I calculated the derivative of $\frac{x}{7}*e^{-2x^2}$ and got $\frac{1}{7}e^{-2x^2}(1-4x^2)$ (I included it cause if I got that wrong calculating the rest is pointless)
I don't know how to find the limit of this function: $$\frac{1}{7}e^{-2x^2}(1-4x^2)$$ I tried splitting it into two but I still don't know how to handle this$$\lim_{x \to \infty} \frac{1}{7}e^{-2x^2}+\lim_{x \to \infty} \frac{1}{7}xe^{-2x^2}*(-4x) $$
On
You pretty much have the solution. The following limit: $$\frac{1}{7}\lim_{x\to \infty}\frac{1}{e^{2x^2}}=0.$$
I do not believe that was your problem. The last bit is what you were probably having trouble with. I would try u substitution. Let $u=x^2$ then we have the following: $$-\frac{4}{7} \lim_{u\to\infty}\frac{u}{e^{2u}}=0 $$by L'Hopitals Rule.
On
Hint: Rewrite the expression as
$$\frac{1}{7}e^{-2x^2}\left(1-4x^2\right) = \frac{1-4x^2}{7e^{2x^2}}$$
Now, notice the growth of the numerator and denominator.

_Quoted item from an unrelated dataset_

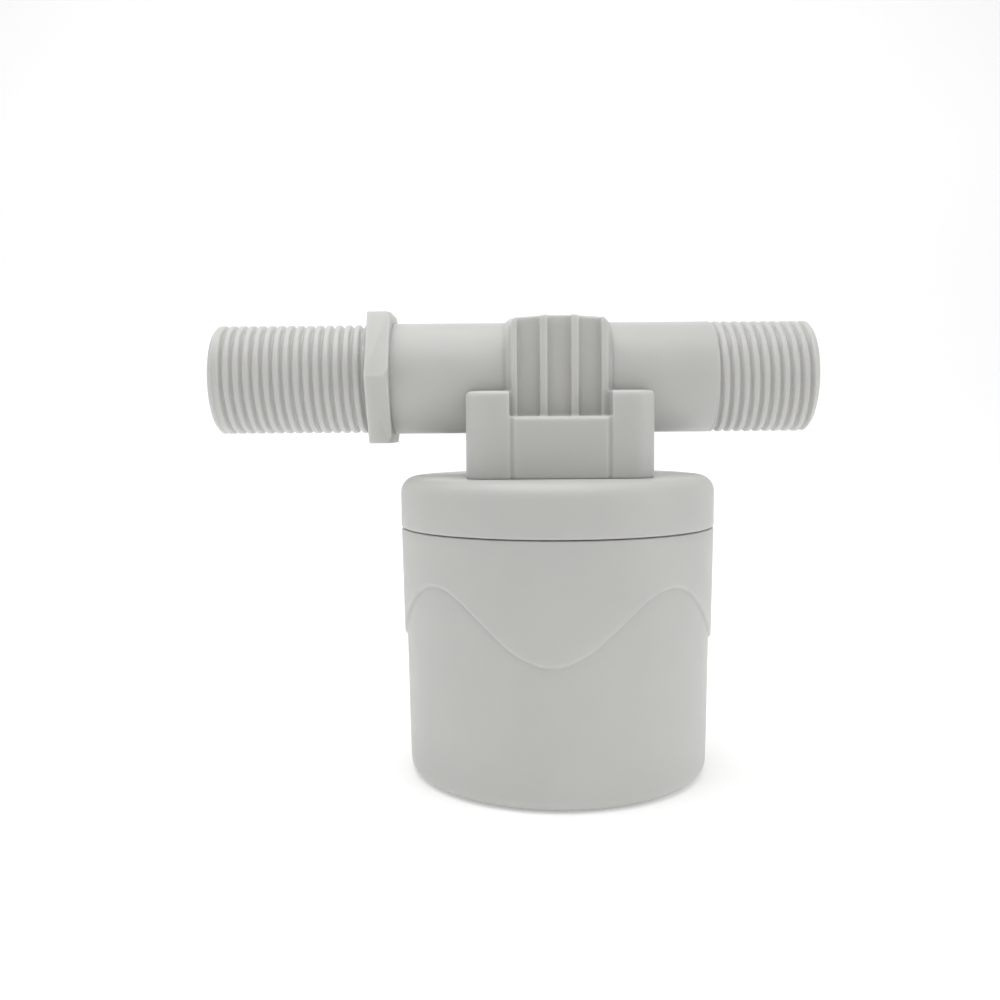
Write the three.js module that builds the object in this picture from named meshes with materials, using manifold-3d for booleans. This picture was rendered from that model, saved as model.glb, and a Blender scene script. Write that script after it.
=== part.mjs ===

Which grows more quickly?
On
Your derivative is correct.
Then arrange it as:
$$\frac{1-4x^2}{7e^{2x^2}}$$
Use that, due to exponentiation having a much greater effect than indices, $e^{2x^2}>>4x^2$ for sufficiently large $x$, to show this limit is very clearly $0$
On
Note that for $x\ge0$, $$ \begin{align} e^x &=1+x+\frac{x^2}2+\dots\\ &\ge\frac{x^2}2\tag1 \end{align} $$ Thus, $$ e^{-2x^2}\le\frac1{2x^4}\tag2 $$ Applying $(2)$ to the expression for the derivative gives $$ \begin{align} \left|\frac17e^{-2x^2}\!\!\left(1-4x^2\right)\right| &\le\frac{4x^2+1}7\frac1{2x^4}\\ &=\frac2{7x^2}+\frac1{14x^4}\tag3 \end{align} $$
Using L'Hôpital's rule , we get \begin{align} \lim_{x\to \infty}\frac{1-4x^2}{7e^{2x^2}}&=\lim_{x\to \infty}\frac{-8x}{28\cdot xe^{2x^2}}\\ &=\lim_{x\to \infty}\frac{-8}{28e^{2x^2}}=0 \end{align}.